Let $\hat{n}$ be unit vector perpendicular to both $\vec{a}$ and $\vec{b}$ then
\begin{align}\hat{n}&=\dfrac{\vec{a} \times \vec{b}}{\mid \vec{a} \times \vec{b}} \ldots \ldots \ldots(1) \\ \vec{a} \times \vec{b}&=\left|\begin{array}{ccc} \hat{i} & \hat{j} & \hat{k} \\ 1 & 1 & 2 \\ 2 & 1 & -3 \end{array}\right| \\ \Rightarrow \vec{a} \times \vec{b}&=(-3-2) \hat{i}-(-3-4) \hat{j}+(1-2) \hat{k} \\ \Rightarrow \vec{a} \times \vec{b}&=-5 \hat{i}+7 \hat{j}-\hat{k}\end{align} \begin{align}\vec{a} \times \vec{b} \mid&=\sqrt{(-5)^2+(7)^2+(-1)^2} \\ |\vec{a} \times \vec{b}|&=\sqrt{75} .\end{align} Putting in (1), we have
\begin{align}\hat{n}&=\dfrac{\vec{a} \times \vec{b}}{\vec{a} \times \vec{b}}\\ &=\dfrac{-5 \hat{i}+7 \hat{j}-\hat{k}}{\sqrt{75}}.\end{align} Which is the required unit vector perpendicular to both $\vec{a}$ and $\vec{b}$.

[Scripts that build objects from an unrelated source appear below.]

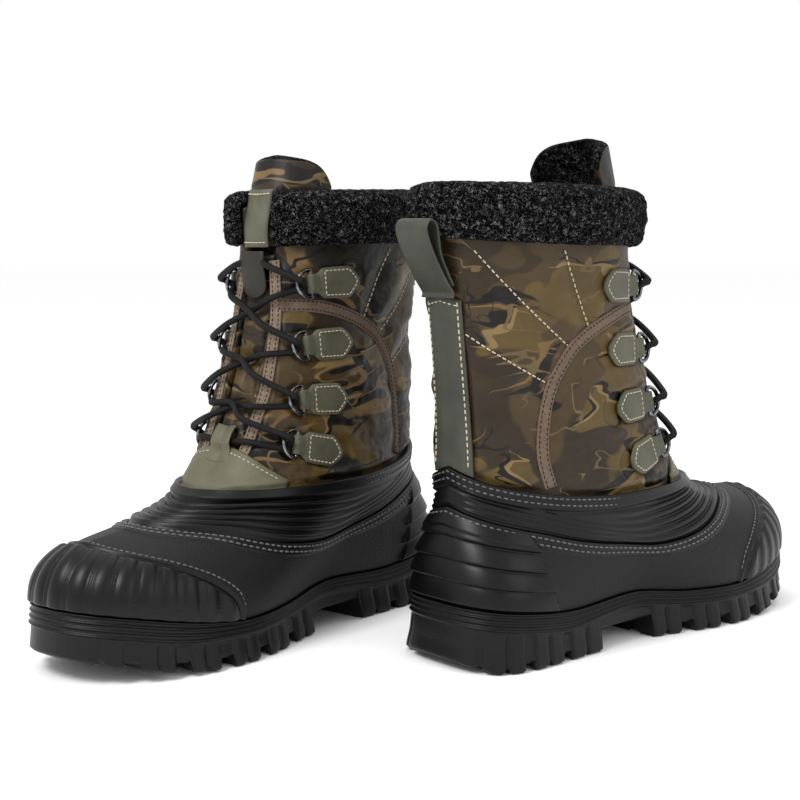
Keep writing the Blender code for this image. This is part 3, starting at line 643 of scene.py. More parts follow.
def tube(points, radius, sides=10, closed=False, braid=0.0):
    """Rings of a round tube along points, carried along without twisting."""
    if closed:
        along = unit(np.roll(points, -1, 0) - np.roll(points, 1, 0))
    else:
        along = unit(np.gradient(points, axis=0))
    side = unit(np.cross(along[0], (0.3, 0.2, 1.0)))
    sides_at = []
    for direction in along:
        side = unit(side - direction * side.dot(direction))
        sides_at.append(side)
    across = np.array(sides_at)
    other = np.cross(along, across)
    angle = np.arange(sides) * 2 * np.pi / sides
    size = np.full((len(points), sides), radius)
    if braid:
        run = lengths(points)[:, None]
        size = radius * (1 + braid * np.sin(run * 2.1 + 2 * angle) * np.sin(run * 2.1 - 2 * angle))
    return points[:, None] + size[..., None] * (across[:, None] * np.cos(angle)[None, :, None]
                                                + other[:, None] * np.sin(angle)[None, :, None])


def band(points, outward, half_width, thickness, sides):
    """Rings of a strap with rounded edges: a flattened oval across each point of its centre line."""
    along = unit(np.gradient(points, axis=0))
    across = unit(np.cross(outward, along))
    outward = unit(np.cross(along, across))
    angle = (np.arange(sides) + 0.5) * 2 * np.pi / sides
    cos, sin = np.cos(angle), np.sin(angle)
    flat_x = np.sign(cos) * np.abs(cos) ** 0.35
    flat_y = np.sign(sin) * np.abs(sin) ** 0.7
    half_width = np.broadcast_to(half_width, len(points))[:, None, None]
    thickness = np.broadcast_to(thickness, len(points))[:, None, None]
    return (points[:, None] + across[:, None] * flat_x[None, :, None] * half_width
            + outward[:, None] * flat_y[None, :, None] * thickness / 2)


# ---------------------------------------------------------------- rubber foot and sole

CAP_REACH, CAP_HEIGHT = 0.37, 0.38
CAP_POWERS = 3.2, 2.2
FLUTE_PITCH, FAN_CENTRE = 13.6, (222.0, -6.0)
SHINGLES = (0.01, 0.165, 0.325, 0.5, 0.675)
RIB_COUNT, RIB_FOOT, RIB_TOP, RIB_HEIGHT = 5.5, 0.03, 0.80, 2.9
EDGE_BAND = 9.5


def flute_phase(u, v):
    """Share of the way across a flute: the flutes stand on upright planes that fan out from a point."""
    turn = np.linspace(0.25, 0.75, 1201)
    x, y = sole_outline(turn)
    angle = np.arctan2(y - FAN_CENTRE[1], x - FAN_CENTRE[0])
    arc = lengths(np.stack([x, y], -1))
    arc -= np.interp(0.5, turn, arc)
    point = rubber_point(*np.broadcast_arrays(u, v))
    at = np.arctan2(point[..., 1] - FAN_CENTRE[1], point[..., 0] - FAN_CENTRE[0])
    run = np.interp(at, angle[::-1], arc[::-1]) / FLUTE_PITCH
    return run - np.floor(run)


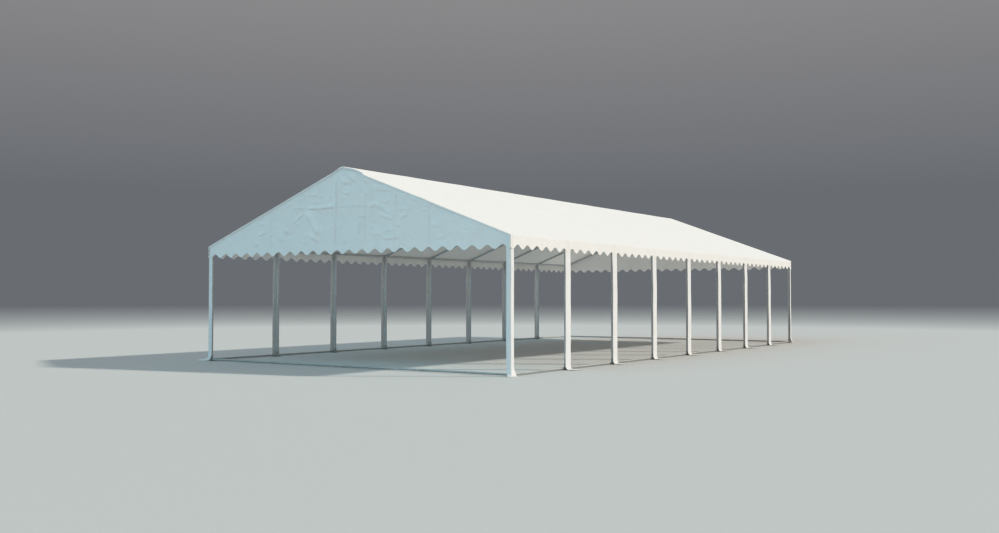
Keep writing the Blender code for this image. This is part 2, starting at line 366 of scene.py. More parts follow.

Find a unit vector perpendicular to both Find a vector of magnitude 10 and perpendicular to both $$\vec{a}=2 \hat{i}-3 \hat{j}+4 \hat{k} . \quad \vec{b}=4 \hat{i}-2 \hat{j}-4 \hat{k} \text {. }$$

Let $\hat{n}$ be unil vector perpendicular to both $\vec{a}$ and $\vec{b}$ then
\begin{align} \hat{n}=\dfrac{\vec{a} \times \vec{b}}{\vec{a} \times \vec{b}} \\ \vec{a} \times \vec{b}&=\left|\begin{array}{ccc} \hat{i} & \hat{j} & \hat{k} \\ 2 & -3 & 4 \\ 4 & -2 & -4 \end{array}\right| \\ \vec{a} \times \vec{b}&=(12+8) \hat{i}-(-8-16) \hat{j}+ (-4+12) \hat{k} \\ \vec{a} \times \vec{b}&=2 \hat{i}-24 \hat{j}+8 \hat{k} \\ |\vec{a} \times \vec{b} |&=\sqrt{(20)^2+(24)^2+(8)^2} \\ | \vec{a} \times \vec{b}|=\sqrt{1040} \\ \Rightarrow|\vec{a} \times \vec{b}|&=2 \sqrt{65} .\end{align} Putting in (1), we have
\begin{align}\hat{n}&=\dfrac{\vec{a} \times \vec{b}}{\vec{a} \times \vec{b}}\\ &=\dfrac{20 \hat{i}+24 \hat{j}+8 \hat{k}}{2 \sqrt{65}} . \\ \Rightarrow \hat{n}&=\dfrac{10 \hat{i}+12 \hat{j}+4 \hat{k}}{\sqrt{65}} .\end{align} Now let $\vec{c}$ be a vector perpendicular to both and having magnitude
$\vec{c} =10$ then
$\vec{c}= \vec{c} \cdot \hat{n}=10\left(\dfrac{10 \hat{i}+12 \hat{j}+4 \hat{k}}{\sqrt{65}}\right)$, is the required vector.